Set exercise: Examine each line of the data. Copy those that contain the string "Identity".

Data block:
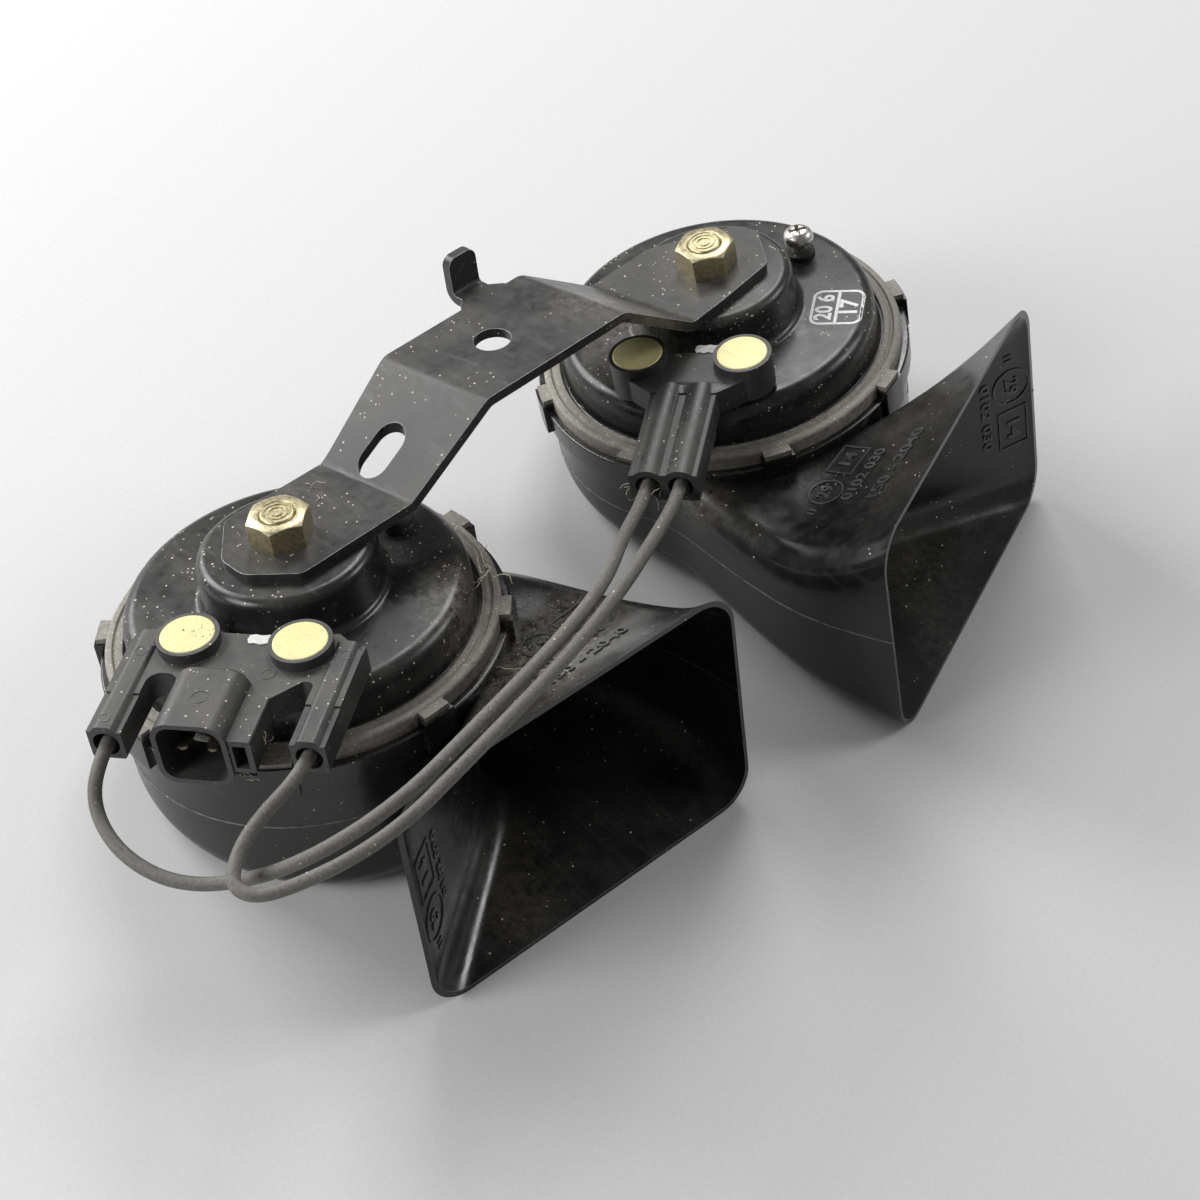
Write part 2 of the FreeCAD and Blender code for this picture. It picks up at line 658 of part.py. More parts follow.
def shells():
    """Upper shell at the disc, its roof over the mouth, and the lower shell."""
    body = trumpet()
    upper_space = Part.makeBox(400, 400, 100, v(-200, -200, SEAM_Z))
    lower_space = Part.makeBox(400, 400, 100, v(-200, -200, SEAM_Z - 100))
    upper = body.common(upper_space).fuse(posts())
    lower = body.common(lower_space)
    near = DRUM_R - 2.0
    roof = plate([(ROOF_X, 100), (ROOF_X, 14.0), (near - 4.0, 11.0), (near, -3.5), (near + 8.0, -6.0),
                  (near + 18.0, -30.0), (near + 36.0, -60.0), (near + 66.0, -60.0), (near + 66.0, 100)], SEAM_Z - 1, 40)
    return upper.cut(roof), upper.common(roof), lower


# Bracket: one strip bent along lines that both disc planes share
def bracket(left, right):
    n_left = left.Rotation.multVec(v(0, 0, 1))
    n_right = right.Rotation.multVec(v(0, 0, 1))
    across = n_left.cross(n_right).normalize()
    if across.x < 0:
        across = across * -1
    along = n_left.cross(across)
    if along.y < 0:
        along = along * -1
    frame = FreeCAD.Placement(left.Base, FreeCAD.Rotation(across, along, n_left, "XYZ"))
    inverse = frame.inverse()
    far = inverse.multVec(right.Base)
    tilt = math.acos(n_left.dot(n_right))
    plate_top = BOSS_Z + STRIP

    def right_plane(y, level):
        return far.z + (level + math.sin(tilt) * (y - far.y)) / math.cos(tilt)

    end = far.y + 30
    top = [(-40.0, plate_top), (RAMP_START, plate_top), (MIDDLE_START, MIDDLE_Z), (MIDDLE_END, MIDDLE_Z),
           (RAMP_END, right_plane(RAMP_END, plate_top)), (end, right_plane(end, plate_top))]
    under = offset_line(top, STRIP)
    outline = [(a, b, 0.0) for a, b in top] + [(a, b, 0.0) for a, b in reversed(under)]
    for i in range(1, 5):
        bend_up = i in (1, 4)
        outer = 5.5 if bend_up else 3.0
        outer = outer if bend_up else 3.0 + STRIP
        inner = outer - STRIP
        a, b, _ = outline[i]
        outline[i] = (a, b, inner if bend_up else outer)
        a, b, _ = outline[-1 - i]
        outline[-1 - i] = (a, b, outer if bend_up else inner)
    strip = Part.Face(rounded(outline, lambda a, b: v(-60, a, b))).extrude(v(140, 0, 0))

    # Strip frame: u from nut to nut, v towards the mouths
    length = math.hypot(far.x, far.y)
    turn = math.degrees(math.atan2(far.y, far.x)) - 90.0
    t = TIP_END
    h = STRIP_HALF
    w = STRIP_FAR
    shape = [(-5.4, h, 3.5), (-t, 4.0, 5.0), (-t, -4.0, 5.0), (-5.4, -h - 0.6, 3.5), (RAMP_START, -h, 20.0),
             (MIDDLE_START - 2, -w, 20.0), (RAMP_END - 4, -w, 20.0), (length - 6.0, -h - 2.6, 4.0),
             (length + t, -4.0, 5.0), (length + t, 2.0, 4.0), (length + 6.6, 12.6, 3.0),
             (length - 10, h - 0.6, 20.0), (60.0, h, 60.0)]
    plan = Part.Face(rounded(shape, lambda a, b: v(b, a, 0))).extrude(v(0, 0, 100))
    cuts = [drill(HOLE_V, HOLE_U, HOLE_R, 0, 100),
            drill(0, 0, STUD_R + 0.25, 0, 40)]
    slot = Part.Face(rounded([
        (SLOT_V - SLOT_WIDE / 2, SLOT_U - SLOT_LONG / 2, SLOT_WIDE / 2 - 0.01),
        (SLOT_V + SLOT_WIDE / 2, SLOT_U - SLOT_LONG / 2, SLOT_WIDE / 2 - 0.01),
        (SLOT_V + SLOT_WIDE / 2, SLOT_U + SLOT_LONG / 2, SLOT_WIDE / 2 - 0.01),
        (SLOT_V - SLOT_WIDE / 2, SLOT_U + SLOT_LONG / 2, SLOT_WIDE / 2 - 0.01)])).extrude(v(0, 0, 100))
    cuts.append(slot)
    for piece in [plan] + cuts:
        piece.rotate(v(0, 0, 0), v(0, 0, 1), turn)
    body = strip.common(plan).cut(cuts)
    body.Placement = frame.multiply(body.Placement)

    stud_hole = drill(0, 0, STUD_R + 0.25, 0, 60)
    stud_hole.Placement = right
    body = body.cut(stud_hole)

    # Tab on the far edge, bent up
    z1 = MIDDLE_Z
    z0 = MIDDLE_Z - STRIP
    side = [(-w + 3.0, z1), (-TAB_OUT + STRIP, z1, 1.0), (-TAB_OUT + STRIP, TAB_TOP), (-TAB_OUT, TAB_TOP),
            (-TAB_OUT, z0, 1.0 + STRIP), (-w + 3.0, z0)]
    tab = Part.Face(rounded(side, lambda a, b: v(a, TAB_U - TAB_WIDE / 2, b))).extrude(v(0, TAB_WIDE, 0))
    tips = [e for e in tab.Edges if abs(e.BoundBox.ZMin - TAB_TOP) < 1e-4 and e.BoundBox.XLength > 1 and e.BoundBox.YLength < 1e-4]
    tab = tab.makeFillet(2.6, tips)
    root = [(-w + 1.0, -TAB_WIDE / 2 - 3.0), (-w - 0.3, -TAB_WIDE / 2 - 3.0, 2.0), (-w - 3.2, -TAB_WIDE / 2, 0.0),
            (-w - 3.2, TAB_WIDE / 2, 0.0), (-w - 0.3, TAB_WIDE / 2 + 3.0, 2.0), (-w + 1.0, TAB_WIDE / 2 + 3.0)]
    gusset = Part.Face(rounded(root, lambda a, b: v(a, TAB_U + b, z0))).extrude(v(0, 0, STRIP))
    tab = tab.fuse(gusset)
    tab.rotate(v(0, 0, 0), v(0, 0, 1), turn)
    tab.Placement = frame.multiply(tab.Placement)
    return body.fuse(tab).removeSplitter()


def offset_line(points, depth):
    """Lower line of a strip of constant thickness below a run of points."""
    lines = []
    for (a, b), (c, d) in zip(points, points[1:]):
        size = math.hypot(c - a, d - b)
        nx, ny = (d - b) / size, -(c - a) / size
        lines.append(((a + nx * depth, b + ny * depth), (c - a, d - b)))
    out = [lines[0][0]]
    for (p, s), (q, t) in zip(lines, lines[1:]):
        cross = s[0] * t[1] - s[1] * t[0]
        k = ((q[0] - p[0]) * t[1] - (q[1] - p[1]) * t[0]) / cross
        out.append((p[0] + k * s[0], p[1] + k * s[1]))
    last, s = lines[-1]
    out.append((last[0] + s[0], last[1] + s[1]))
    return out


# Route of a cord as straight runs joined by tangent arcs
def cord(points, radius, name):
    edges = []
    here = points[0]
    smallest = 1e9
    for i in range(1, len(points) - 1):
        a, b, c = points[i - 1], points[i], points[i + 1]
        back = (a - b)
        on = (c - b)
        shorter = min(back.Length, on.Length)
        back = back.normalize()
        on = on.normalize()
        half_turn = (math.pi - math.acos(max(-1, min(1, back.dot(on))))) / 2
        reach = 0.45 * shorter
        bend = reach / math.tan(half_turn)
        smallest = min(smallest, bend)
        start = b + back * reach
        finish = b + on * reach
        middle = b + (back + on).normalize() * (bend / math.cos(half_turn) - bend)
        edges.append(Part.makeLine(here, start))
        edges.append(Part.Arc(start, middle, finish).toShape())
        here = finish
    edges.append(Part.makeLine(here, points[-1]))
    path = Part.Wire(edges)
    first = (points[1] - points[0]).normalize()
    section = Part.Wire(Part.makeCircle(radius, points[0], first))
    body = path.makePipeShell([section], True, False)
    length = path.Length
    print(name, "length", round(length, 1), "smallest radius", round(smallest, 2),
          "volume ratio", round(body.Volume / (math.pi * radius ** 2 * length), 4))
    return body


def stand(yaw, x, y):
    lean = FreeCAD.Rotation(v(0, 1, 0), -LEAN)
    turn = FreeCAD.Rotation(v(0, 0, 1), yaw)
    return FreeCAD.Placement(v(x, y, RING_HEIGHT), turn.multiply(lean))


def moved(shape, placement):
    out = shape.copy()
    out.Placement = placement.multiply(out.Placement)
    return out


def outlet(placement, connector, end_v, end):
    """Seat, mouth and direction of a wire outlet, in the standing frame."""
    turn = FreeCAD.Placement(v(0, 0, 0), FreeCAD.Rotation(v(0, 0, 1), connector))
    full = placement.multiply(turn)
    seat = full.multVec(v(end - OUTLET_DEPTH, end_v, OUTLET_Z))
    ahead = full.Rotation.multVec(v(1, 0, 0))
    return seat, ahead


def wires(left, right):
    """Two wires, each from a seat in one block to a seat in the other."""
    out = []
    mids = {
        "wire_1": [(15.6, -70.6, 48.5), (26.7, -73.4, 46.0), (39.5, -70.8, 45.5), (50.4, -63.3, 48.0),
                   (62.7, -52.0, 58.0), (70.1, -32.2, 67.5), (68.0, -8.0, 70.5), (63.8, 19.2, 70.5),
                   (56.7, 40.2, 66.0), (44.5, 59.0, 57.5)],
        "wire_2": [(48.6, -52.2, 59.0), (51.6, -60.8, 57.2), (57.2, -66.4, 56.8),
                   (64.4, -61.8, 57.6), (74.8, -40.0, 66.6), (73.0, -14.0, 70.5), (68.6, 14.6, 70.5),
                   (60.9, 40.8, 66.5), (51.5, 61.0, 59.5)],
    }
    ends = {
        "wire_1": (outlet(left, LEFT_CONNECTOR, -ARM_V, ARM_END), outlet(right, RIGHT_CONNECTOR, -TWIN_V, TWIN_END)),
        "wire_2": (outlet(left, LEFT_CONNECTOR, ARM_V, ARM_END), outlet(right, RIGHT_CONNECTOR, TWIN_V, TWIN_END)),
    }
    for name in ("wire_1", "wire_2"):
        (a, da), (b, db) = ends[name]
        lead = OUTLET_DEPTH + 4.0
        route = [a, a + da * lead]
        route += [v(*p) for p in mids[name]]
        route += [b + db * lead, b]
        out.append((name, cord(route, WIRE_R, name)))
    return out


def horn(side, placement, connector, mirrored, block, strap_list, screw_z, nut_turn):
    turn = FreeCAD.Placement(v(0, 0, 0), FreeCAD.Rotation(v(0, 0, 1), connector))
    full = placement.multiply(turn)
    terminals = strap_list
    body = block.cut(terminals)
    for x, y in rivet_spots():
        body = body.cut(drill(x, y, RIVET_SHANK_R, 0, BOSS_Z))
    nodes = {}
    nodes["housing"] = [housing()]
    nodes["gaskets"] = gaskets()
    nodes["diaphragm"] = [diaphragm()]
    nodes["armature"] = [armature()]
    nodes["pole_core"] = [pole_core()]
    nodes["bobbin"] = [bobbin()]
    nodes["winding"] = [winding()]
    nodes["insulators"] = insulators()
    nodes["fixed_contact"] = [fixed_contact()]
    nodes["moving_contact"] = [moving_contact()]
    nodes["rivets"] = rivets()
    nodes["adjusting_screw"] = [adjusting_screw(screw_z)]
    nodes["screw_washer"] = [screw_washer()]
    nodes["nut"] = [hex_nut(nut_turn)]
    nodes["insulating_pad"] = [insulating_pad()]
    nodes["terminals"] = terminals
    nodes["connector_block"] = [body.removeSplitter()]
    out = [(side + "_" + key, [moved(s, full) for s in solids]) for key, solids in nodes.items()]
    upper, roof, lower = shells()
    pieces = {"clamp_ring": clamp_ring(), "trumpet_upper": upper, "trumpet_roof": roof, "trumpet_lower": lower}
    for key, solid in pieces.items():
        if mirrored:
            solid = solid.mirror(v(0, 0, 0), v(0, 1, 0))
        out.append((side + "_" + key, [moved(solid, placement)]))
    return out


def main():
    left = stand(LEFT_YAW, 0, 0)
    right = stand(RIGHT_YAW, RIGHT_X, RIGHT_Y)
    nodes = []
    left_straps = straps(ARM_V, ARM_END, 35.0, True)
    right_straps = straps(TWIN_V, TWIN_END, 39.0, False)
    nodes += horn("left", left, LEFT_CONNECTOR, False, socket_block(), left_straps, DOME_Z + 1.6, LEFT_NUT)
    nodes += horn("right", right, RIGHT_CONNECTOR, True, twin_block(), right_straps, DOME_Z + 4.6, RIGHT_NUT)
    nodes.append(("mounting_bracket", [bracket(left, right)]))
    box = FreeCAD.BoundBox()
    for _, solids in nodes:
        for s in solids:
            box.add(s.optimalBoundingBox(False, False))
    cords = wires(left, right)
    nodes += [(name, [solid]) for name, solid in cords]
    shift = v(-(box.XMin + box.XMax) / 2, -(box.YMin + box.YMax) / 2, -box.ZMin)
    print("shift", tuple(round(c, 4) for c in shift))
    print("size", round(box.XLength, 2), round(box.YLength, 2), round(box.ZLength, 2))
    for name, solids in nodes:
        placed = [s.translated(shift) for s in solids]
        shape = placed[0] if len(placed) == 1 else Part.makeCompound(placed)
        shape.exportStep("parts/" + name + ".step")
        print(name, "solids", len(shape.Solids), "volume", round(shape.Volume, 1), "valid", shape.isValid())


main()
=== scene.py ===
# %% [markdown]
# # A pair of snail horns on one bracket
# Two electric horns hang on one bent steel strip, and two short wires join their
# plastic connector blocks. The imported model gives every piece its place, so each piece here
# is made in the horn's own axes and then put where its horn stands.

# %% Load the frame
import math
import random
import bmesh
import bpy
from mathutils import Matrix, Vector, noise
from mathutils.bvhtree import BVHTree


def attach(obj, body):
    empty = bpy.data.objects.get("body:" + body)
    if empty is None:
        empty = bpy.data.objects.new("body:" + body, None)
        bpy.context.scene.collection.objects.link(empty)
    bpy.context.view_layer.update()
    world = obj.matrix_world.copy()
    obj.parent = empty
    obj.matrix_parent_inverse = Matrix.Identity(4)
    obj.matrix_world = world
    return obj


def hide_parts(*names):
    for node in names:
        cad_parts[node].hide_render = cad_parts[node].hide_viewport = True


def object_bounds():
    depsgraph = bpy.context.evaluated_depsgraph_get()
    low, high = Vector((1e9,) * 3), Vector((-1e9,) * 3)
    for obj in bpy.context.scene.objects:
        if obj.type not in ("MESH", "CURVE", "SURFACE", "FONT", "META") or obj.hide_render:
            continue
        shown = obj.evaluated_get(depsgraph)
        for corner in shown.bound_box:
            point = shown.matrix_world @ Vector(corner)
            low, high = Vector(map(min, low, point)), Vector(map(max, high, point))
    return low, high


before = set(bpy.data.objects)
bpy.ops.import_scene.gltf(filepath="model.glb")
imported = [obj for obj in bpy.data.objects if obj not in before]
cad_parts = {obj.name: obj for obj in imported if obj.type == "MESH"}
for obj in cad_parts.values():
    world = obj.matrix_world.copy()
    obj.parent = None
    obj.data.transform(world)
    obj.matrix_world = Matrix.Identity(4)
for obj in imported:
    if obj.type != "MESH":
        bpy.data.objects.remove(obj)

cad_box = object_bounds()
MM = 0.001
print("nodes", len(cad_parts), "box", [tuple(round(c, 4) for c in corner) for corner in cad_box])

# %% [markdown]
# The horns lean back on the table, each with its disc turned a little. A frame is a matrix:
# multiplied with a point of the horn, it gives the place in the room. The connector sits on the
# disc at its own angle, so it gets a second frame that is turned about the disc axis.

# %% Frames of the two horns
SHIFT = Vector((-27.6092, -62.299, 0.0))
RING_HEIGHT = 37.66
LEAN = 13.067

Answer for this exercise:
    obj.matrix_parent_inverse = Matrix.Identity(4)
    obj.matrix_world = Matrix.Identity(4)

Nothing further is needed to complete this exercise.